SASEBO NAVAL BASE, Japan — The Essex Amphibious Ready Group’s recently completed deployment featured a varied array of missions, such as ensuring North Persian Gulf security, oil field protection, combat support, command operations, intelligence and humanitarian assistance.
In August, Capt. Mark E. Donahue assumed command from Capt. Richard Landolt of the 7th Fleet’s Amphibious Squadron Eleven operating from Sasebo. He quickly found himself making critical decisions during a 236-day deployment.
After the ARG returned to Sasebo on Wednesday, Donahue spoke about many of the specific tasks carried out during the deployment.
The USS Essex, USS Harpers Ferry and USS Juneau served eight months with other coalition forces as part of Task Force 50 to support ongoing operations in Iraq. About 2,000 Okinawa-based servicemembers of the 31st Marine Expeditionary Unit deployed with the ARG; they returned April 2 to White Beach Naval Facility, Okinawa.
“This deployment has been both challenging and rewarding, not only for the sailors and Marines who deployed, but also for our family and friends here in Sasebo,” Donahue said after the ships eased into Sasebo’s India Basin berths.
Donahue said the Essex ARG operated in the Central Command area of operations 188 days, longer than any other naval strike group except the 197 days of the USS Nassau deployment from August 2002 through May 2003.
“From maritime security operations … to combat operations in Fallujah to humanitarian relief operations off the coast of Sumatra, the sailors and Marines of the Essex ARG have succeeded at every mission and have great reason to be very proud of their accomplishments,” the commander said.
The 31st MEU offloaded at Kuwait Naval Base on Sept. 11, Donahue said, for acclimation training in preparation for operations.
“Their operations in Iraq included combat operations against the insurgency, security and stability operations, civil affairs missions, Iraqi border security, training of Iraqi security forces, security of Hadithah Dam and assistance and security for Iraqi’s first free elections,” he said. In addition, he added, the 31st MEU conducted operations in Western Al Anbar Province, one of the largest areas of operation in Iraq, and Fallujah.
“Our condolences go out to the family members and loved ones of the 48 Marines and two sailors who gave their lives during this deployment while conducting operations in Iraq,” Donahue said. The sailors killed were not attached to the Essex ARG, but to the 31st MEU as hospital corpsmen, an ARG spokesman said Thursday.
The ARG conducted North Persian Gulf security and interception operations with other multinational forces to provide security to the Al Basrah and the Khawr Al Amaya Oil Terminals.
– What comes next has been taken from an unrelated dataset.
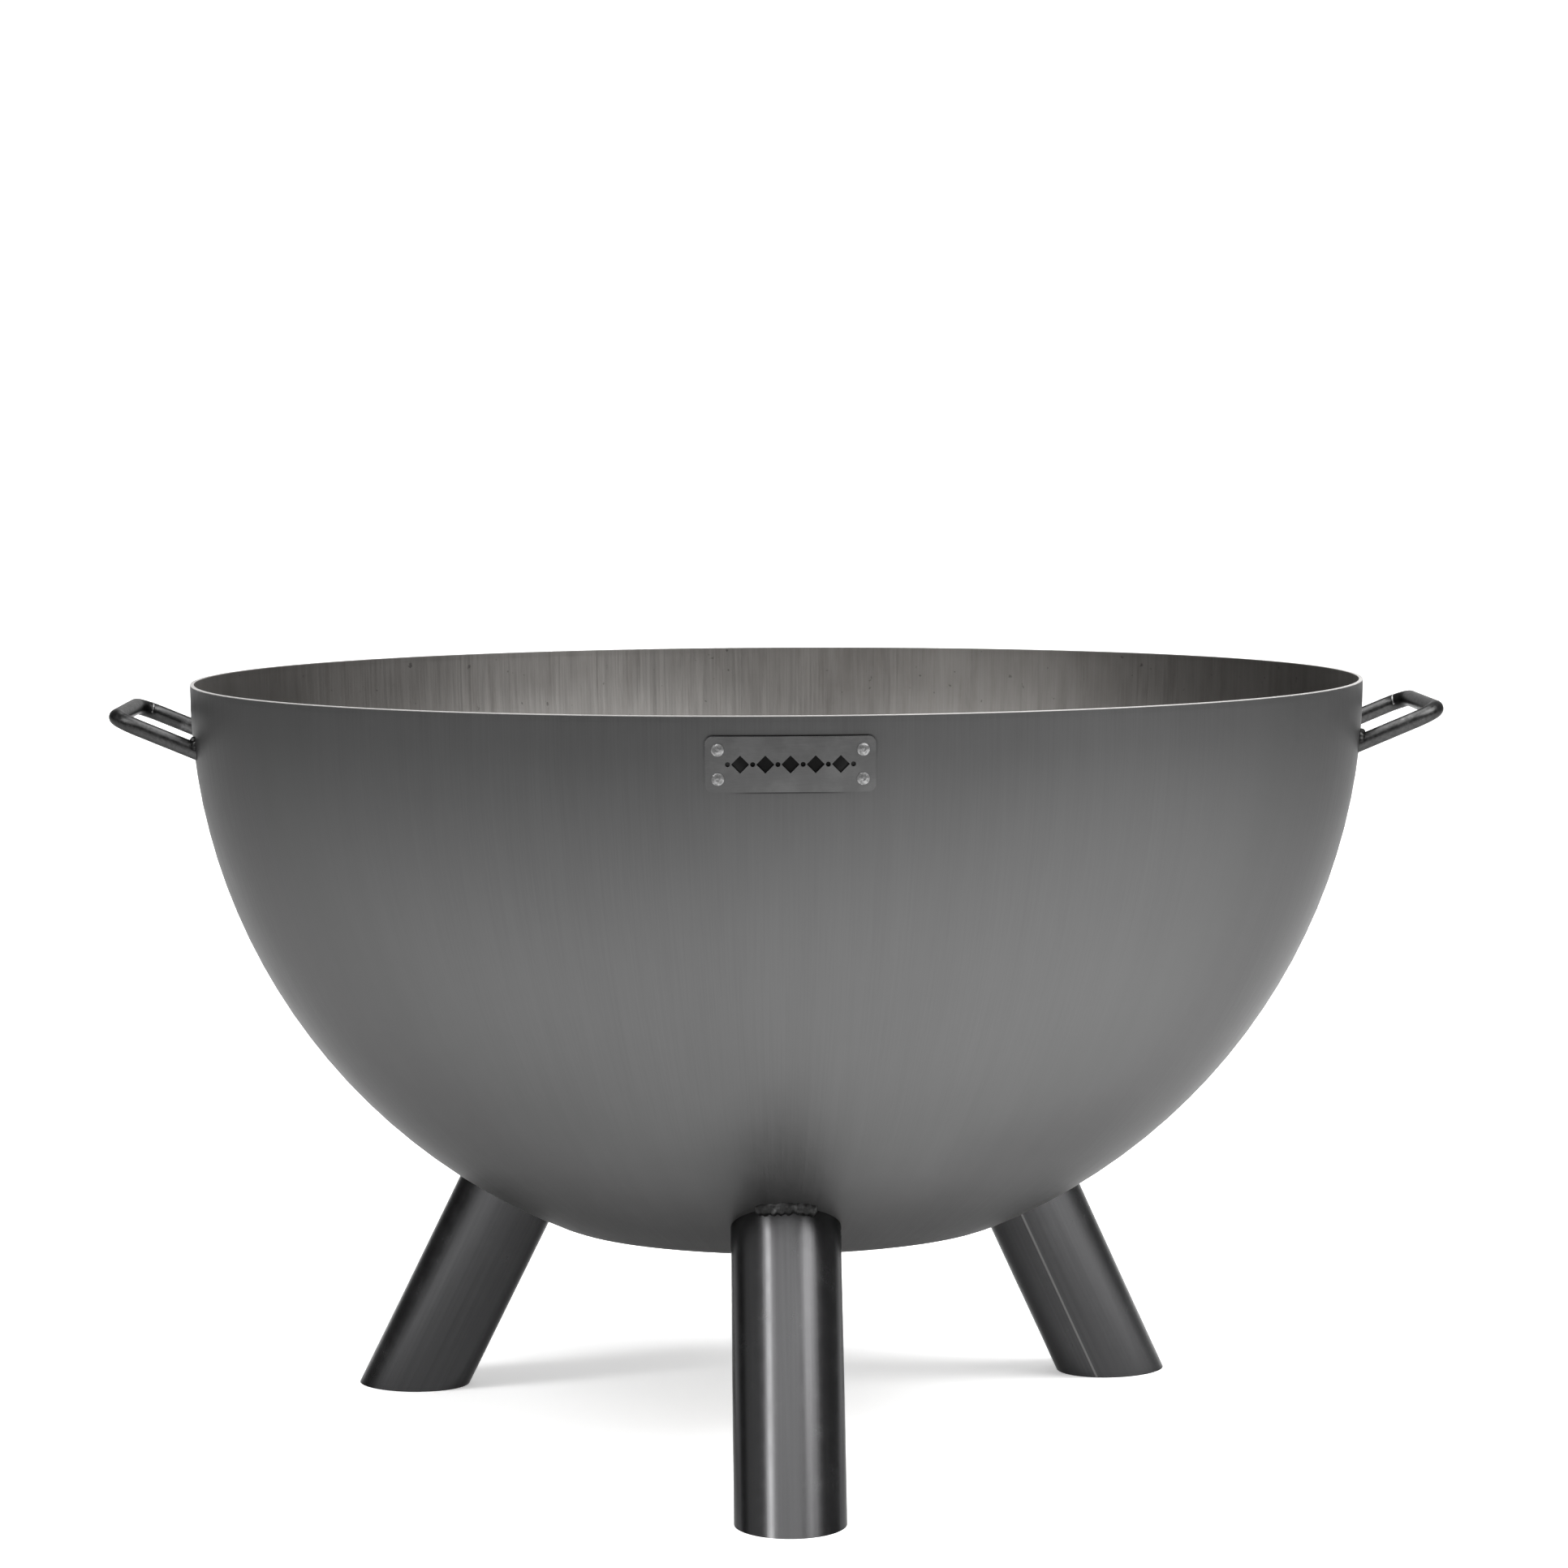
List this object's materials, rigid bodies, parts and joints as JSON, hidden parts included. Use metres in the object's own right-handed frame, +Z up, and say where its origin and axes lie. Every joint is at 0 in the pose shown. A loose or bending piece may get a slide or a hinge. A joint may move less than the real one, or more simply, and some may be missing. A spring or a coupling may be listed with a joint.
{
  "type": "fire pit",
  "caption": "Round steel fire bowl on three leaning tube legs, with two bent side handles, a riveted plate and a lift-out log grate.",
  "frame": {"origin": "on the floor, below the middle of the bowl", "axes": "+Z up; -Y is the front, where the name plate and the front leg are; the handles stand out along +X and -X"},
  "size_m": [0.891, 0.7919, 0.512],
  "materials": {
    "bowl_steel": "raw sheet steel, satin, with fine draw marks",
    "leg_tube_steel": "mill scale, dark and half glossy",
    "handle_bar_steel": "dark round bar",
    "weld_bead": "rough weld bead",
    "plate_steel": "satin sheet steel",
    "rivet_steel": "bright satin",
    "grate_steel": "round bar, darkened by heat"
  },
  "bodies": {
    "fire_bowl": {"bowl": "bowl_steel", "front_leg": "leg_tube_steel", "right_rear_leg": "leg_tube_steel", "left_rear_leg": "leg_tube_steel", "front_leg_welds": "weld_bead", "right_rear_leg_welds": "weld_bead", "left_rear_leg_welds": "weld_bead", "left_handle": "handle_bar_steel", "right_handle": "handle_bar_steel", "left_handle_welds": "weld_bead", "right_handle_welds": "weld_bead", "name_plate": "plate_steel", "plate_rivets": "rivet_steel", "rivet_mandrels": "rivet_steel"},
    "grate": {"grate_ring": "grate_steel", "grate_front_support": "grate_steel", "grate_rear_support": "grate_steel", "grate_bar_01": "grate_steel", "grate_bar_02": "grate_steel", "grate_bar_03": "grate_steel", "grate_bar_04": "grate_steel", "grate_bar_05": "grate_steel", "grate_bar_06": "grate_steel", "grate_bar_07": "grate_steel", "grate_bar_08": "grate_steel", "grate_bar_09": "grate_steel", "grate_bar_10": "grate_steel", "grate_bar_11": "grate_steel", "grate_bar_12": "grate_steel", "grate_bar_13": "grate_steel", "grate_bar_14": "grate_steel", "grate_bar_15": "grate_steel", "grate_left_loop": "grate_steel", "grate_right_loop": "grate_steel"}
  },
  "joints": [
    {"name": "grate_lift", "type": "slide", "parent": "fire_bowl", "child": "grate", "axis": [0, 0, 1], "range_m": [0, 0.33]}
  ]
}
Multinational forces included ships from Australia, Singapore and the United Kingdom, he said.
“We also played a major role in the training and integration of Iraq’s fledgling Navy: the Iraqi Coastal Defense Force — now the Iraqi Navy — and their marine counterpart, the Iraqi Coastal Defense Regiment,” he said.
The USS Juneau spent 107 days conducting surveillance and interception operations near the Horn of Africa, the commander said, and conducted 376 vessel queries. The USS Harpers Ferry conducted security operations in the North Persian Gulf serving as the afloat forward-staging base in the immediate vicinity of the Iraqi oil terminals for 116 days, the most of any coalition warship to date, Donahue said.
“While on station, Harpers Ferry conducted 33 visit, board, search and seizure missions and provided 38,000 meals to coalition forces protecting the oil platforms,” he added.
After the Dec. 26 tsunamis in South Asia, the USS Essex joined Operation Unified Assistance to provide humanitarian assistance in the region.
“In eight days, using helicopters and landing craft, air-cushion hovercrafts, we delivered over one million pounds of humanitarian aid to tsunami survivors in the northern areas of Sumatra, Indonesia. In total, from Jan. 18 to Feb. 8, USS Essex moved approximately six million pounds of relief supplies to devastated areas of Indonesia,” Donahue said.
The Essex then returned to the North Persian Gulf to rejoin the Juneau and Harpers Ferry to backload the 31st MEU and their equipment for the return transit.
“There are not enough words to express how much we sincerely appreciate the Sasebo community turning out to give their heroes the heartfelt welcome they so rightly deserve,” Donahue said.
“It has been a great deployment,” he added.